Shuffling Data#
When consuming or iterating over Ray Datasets, it can be useful to
shuffle or randomize the order of data (for example, randomizing data ingest order during ML training).
This guide shows several different methods of shuffling data with Ray Data and their respective trade-offs.
Types of shuffling#
Ray Data provides several different options for shuffling data, trading off the granularity of shuffle control with memory consumption and runtime. The list below presents options in increasing order of resource consumption and runtime. Choose the most appropriate method for your use case.
Shuffle the ordering of files#
To randomly shuffle the ordering of input files before reading, call a read function function that supports shuffling, such as
read_images(), and use the shuffle="files" parameter. This randomly assigns
input files to workers for reading.
This is the fastest “shuffle” option: it’s purely a metadata operation—the system random-shuffles the list of files constituting the dataset before fetching them with reading tasks. This option, however, doesn’t shuffle the rows inside files, so the randomness might not be sufficient for your needs in case of files with the large number of rows.
import ray
ds = ray.data.read_images(
    "s3://anonymous@ray-example-data/image-datasets/simple",
    shuffle="files",
)
Local buffer shuffle#
To locally shuffle a subset of rows using iteration methods, such as iter_batches(),
iter_torch_batches(), and iter_tf_batches(),
specify local_shuffle_buffer_size.
This shuffles up to a local_shuffle_buffer_size number of rows buffered during iteration.
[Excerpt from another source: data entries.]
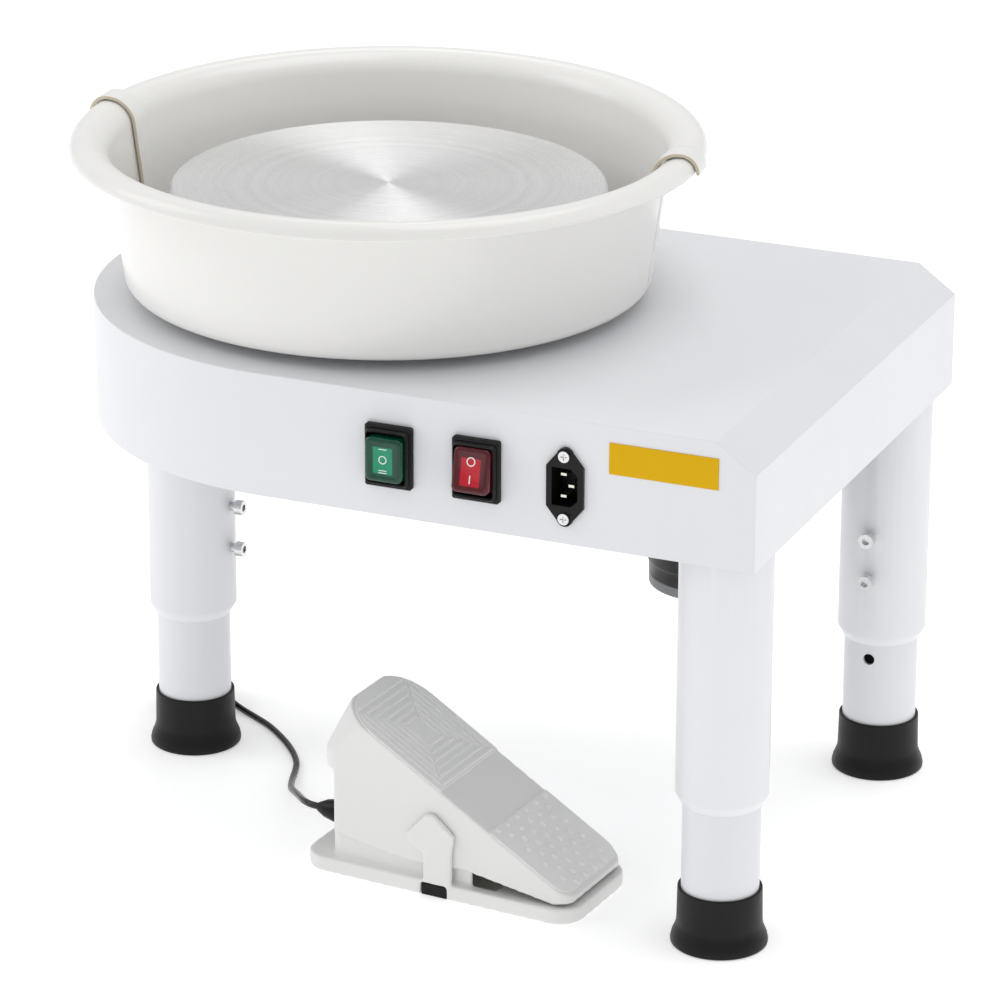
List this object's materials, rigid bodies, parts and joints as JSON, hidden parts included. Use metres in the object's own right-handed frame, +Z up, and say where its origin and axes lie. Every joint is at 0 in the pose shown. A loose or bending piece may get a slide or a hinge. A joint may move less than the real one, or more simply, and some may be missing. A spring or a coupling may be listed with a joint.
{
  "type": "electric pottery wheel",
  "caption": "Benchtop electric pottery wheel: round wheel head in a split splash pan, rounded sheet housing on telescopic legs, switch panel and corded foot pedal",
  "frame": {"origin": "the middle of the object's footprint on the floor, measured without the pedal cord", "axes": "+Z up along the wheel spindle, +X along the housing from its round end to its square end, -Y to the front, where the switches are"},
  "size_m": [0.5282, 0.406, 0.4504],
  "materials": {
    "housing_paint": "satin powder coat",
    "post_paint": "satin powder coat",
    "bright_zinc": "bright zinc plate",
    "shaft_steel": "ground steel",
    "turned_aluminium": "fine turned finish",
    "cast_aluminium": "as cast",
    "foot_rubber": "moulded matt",
    "motor_paint": "satin black",
    "motor_grey": "satin grey",
    "belt_rubber": "matt",
    "black_plastic": "fine texture",
    "green_rocker": "moulded",
    "green_cover": "moulded, glossy",
    "red_rocker": "moulded",
    "red_cover": "moulded, glossy",
    "brass_pin": "plated",
    "label_yellow": "printed film",
    "board_green": "solder mask",
    "pan_plastic": "moulded, glossy",
    "pad_rubber": "matt",
    "pedal_plastic": "moulded, satin gloss",
    "pedal_pad": "moulded grip pattern",
    "pedal_black": "matt",
    "sensor_grey": "moulded",
    "cord_jacket": "smooth jacket"
  },
  "bodies": {
    "frame": {"housing_shell": "housing_paint", "leg_channels": "bright_zinc", "leg_tube_left": "housing_paint", "leg_tube_front": "housing_paint", "leg_tube_rear": "housing_paint", "leg_bolts": "bright_zinc", "leg_lock_screws": "bright_zinc", "bearing_housing": "cast_aluminium", "bearing_housing_bolts": "bright_zinc", "spindle_bearings": "shaft_steel", "drive_belt": "belt_rubber", "motor_body": "motor_paint", "motor_end_ring": "motor_grey", "motor_bracket": "bright_zinc", "motor_screws": "bright_zinc", "controller_box": "bright_zinc", "control_board": "board_green", "cord_bracket": "bright_zinc", "housing_gland": "black_plastic", "direction_switch_body": "black_plastic", "power_switch_body": "black_plastic", "inlet_body": "black_plastic", "inlet_pins": "brass_pin", "inlet_screws": "bright_zinc", "label_plate": "label_yellow", "pedal_base": "pedal_plastic", "pedal_pins": "shaft_steel", "pedal_spring": "shaft_steel", "pedal_sensor": "sensor_grey", "pedal_rubber": "pedal_black", "pedal_gland": "black_plastic", "pedal_cord": "cord_jacket", "pedal_cord_coil": "cord_jacket", "pedal_cord_riser": "cord_jacket", "cord_tie": "black_plastic"},
    "leg_left": {"leg_post_left": "post_paint", "foot_left": "foot_rubber"},
    "leg_front": {"leg_post_front": "post_paint", "foot_front": "foot_rubber"},
    "leg_rear": {"leg_post_rear": "post_paint", "foot_rear": "foot_rubber"},
    "wheel": {"spindle_shaft": "shaft_steel", "wheel_hub": "cast_aluminium", "hub_screws": "bright_zinc", "wheel_head": "turned_aluminium", "driven_pulley": "cast_aluminium"},
    "motor_rotor": {"motor_shaft": "shaft_steel", "motor_pulley": "shaft_steel"},
    "direction_switch": {"direction_rocker": "green_rocker", "direction_cover": "green_cover"},
    "power_switch": {"power_rocker": "red_rocker", "power_cover": "red_cover"},
    "splash_pan_front": {"pan_front": "pan_plastic", "pan_pads_front": "pad_rubber"},
    "splash_pan_back": {"pan_back": "pan_plastic", "pan_pads_back": "pad_rubber"},
    "treadle": {"pedal_treadle": "pedal_plastic", "toe_pad": "pedal_pad", "heel_pad": "pedal_pad", "pedal_sensor_arm": "sensor_grey"}
  },
  "joints": [
    {"name": "wheel_spin", "type": "hinge", "parent": "frame", "child": "wheel", "pos_m": [-0.0576, 0, 0.3], "axis": [0, 0, 1], "continuous": true},
    {"name": "motor_spin", "type": "hinge", "parent": "frame", "child": "motor_rotor", "pos_m": [0.1664, 0, 0.28], "axis": [0, 0, 1], "continuous": true},
    {"name": "leg_left_slide", "type": "slide", "parent": "frame", "child": "leg_left", "axis": [0, 0, 1], "range_m": [-0.059, 0.055]},
    {"name": "leg_front_slide", "type": "slide", "parent": "frame", "child": "leg_front", "axis": [0, 0, 1], "range_m": [-0.059, 0.055]},
    {"name": "leg_rear_slide", "type": "slide", "parent": "frame", "child": "leg_rear", "axis": [0, 0, 1], "range_m": [-0.059, 0.055]},
    {"name": "pan_front_slide", "type": "slide", "parent": "frame", "child": "splash_pan_front", "axis": [0.0785, -0.9969, 0], "range_m": [0, 0.22]},
    {"name": "pan_back_slide", "type": "slide", "parent": "frame", "child": "splash_pan_back", "axis": [-0.0785, 0.9969, 0], "range_m": [0, 0.22]},
    {"name": "direction_rock", "type": "hinge", "parent": "frame", "child": "direction_switch", "pos_m": [0.0269, -0.186, 0.302], "axis": [1, 0, 0], "range_deg": [-12, 12]},
    {"name": "power_rock", "type": "hinge", "parent": "frame", "child": "power_switch", "pos_m": [0.0848, -0.186, 0.302], "axis": [1, 0, 0], "range_deg": [0, 24]},
    {"name": "treadle_tilt", "type": "hinge", "parent": "frame", "child": "treadle", "pos_m": [0.04701, -0.12224, 0.042], "axis": [-0.0872, -0.9962, 0], "range_deg": [0, 12], "stiffness_Nm_per_rad": 0.8, "springref_deg": -11.46, "deforming": ["pedal_spring"]}
  ],
  "couplings": [
    {"joint": "motor_spin", "follows": "wheel_spin", "ratio": 4.25}
  ]
}
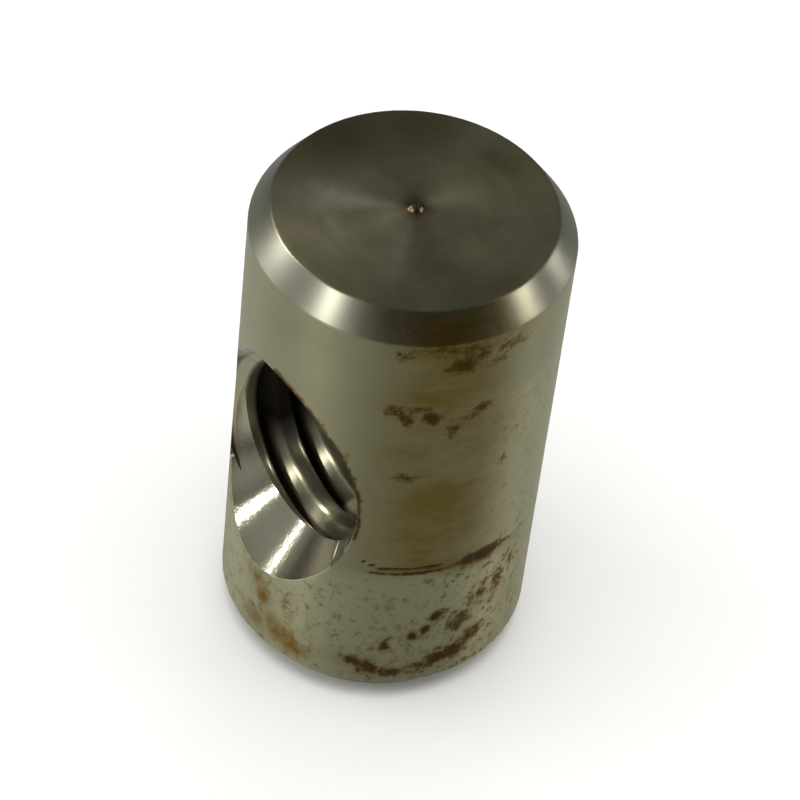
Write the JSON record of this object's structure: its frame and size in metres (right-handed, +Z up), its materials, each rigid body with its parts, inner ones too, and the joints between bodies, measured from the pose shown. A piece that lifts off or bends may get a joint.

See more details in
Iterating over batches with shuffling.
This is slower than files shuffling, and shuffles rows locally without network transfer. You can use this local shuffle buffer together with shuffling ordering of files. See Shuffle the ordering of files.
import ray
ds = ray.data.read_images("s3://anonymous@ray-example-data/image-datasets/simple")
for batch in ds.iter_batches(
    batch_size=2,
    batch_format="numpy",
    local_shuffle_buffer_size=250,
):
    print(batch)
Tip
If you observe reduced throughput when using local_shuffle_buffer_size,
check the total time spent in batch creation by
examining the ds.stats() output (In batch formatting, under
Batch iteration time breakdown). If this time is significantly larger than the
time spent in other steps, decrease local_shuffle_buffer_size or turn off the local
shuffle buffer altogether and only shuffle the ordering of files.
Randomizing block order#
This option randomizes the order of blocks in a dataset. While applying this operation alone doesn’t involve heavy computation and communication, it requires Ray Data to materialize all blocks in memory before actually randomizing their ordering in the queue for subsequent operation.
Note
Ray Data doesn’t guarantee any particular ordering of the blocks when reading blocks from different files in parallel by default, unless you set DataContext.execution_options.preserve_order to true. Henceforth, this particular option
is primarily relevant in cases when the system yields blocks from relatively small set of very large files.
Note
Only use this option when your dataset is small enough to fit into the object store memory.
To perform block order shuffling, use randomize_block_order.
ds = ray.data.read_text(
    "s3://anonymous@ray-example-data/sms_spam_collection_subset.txt"
)
# Randomize the block order of this dataset.
ds = ds.randomize_block_order()
Global shuffle#
To shuffle all rows globally, across the whole dataset, multiple options are available
1. Random shuffling: invoking
random_shuffle()essentially permutes and shuffles individual rows from existing blocks into the new ones using an optionally provided seed.2. (New in 2.46) Key-based repartitioning: invoking
repartition()withkeysparameter triggers hash-shuffle operation, shuffling the rows based on the hash of the values in the provided key columns, providing deterministic way of co-locating rows based on the hash of the column values.
Note that shuffle is an expensive operation requiring materializing of the whole dataset in memory as well as serving as a synchronization barrier—subsequent operators won’t be able to start executing until shuffle completion.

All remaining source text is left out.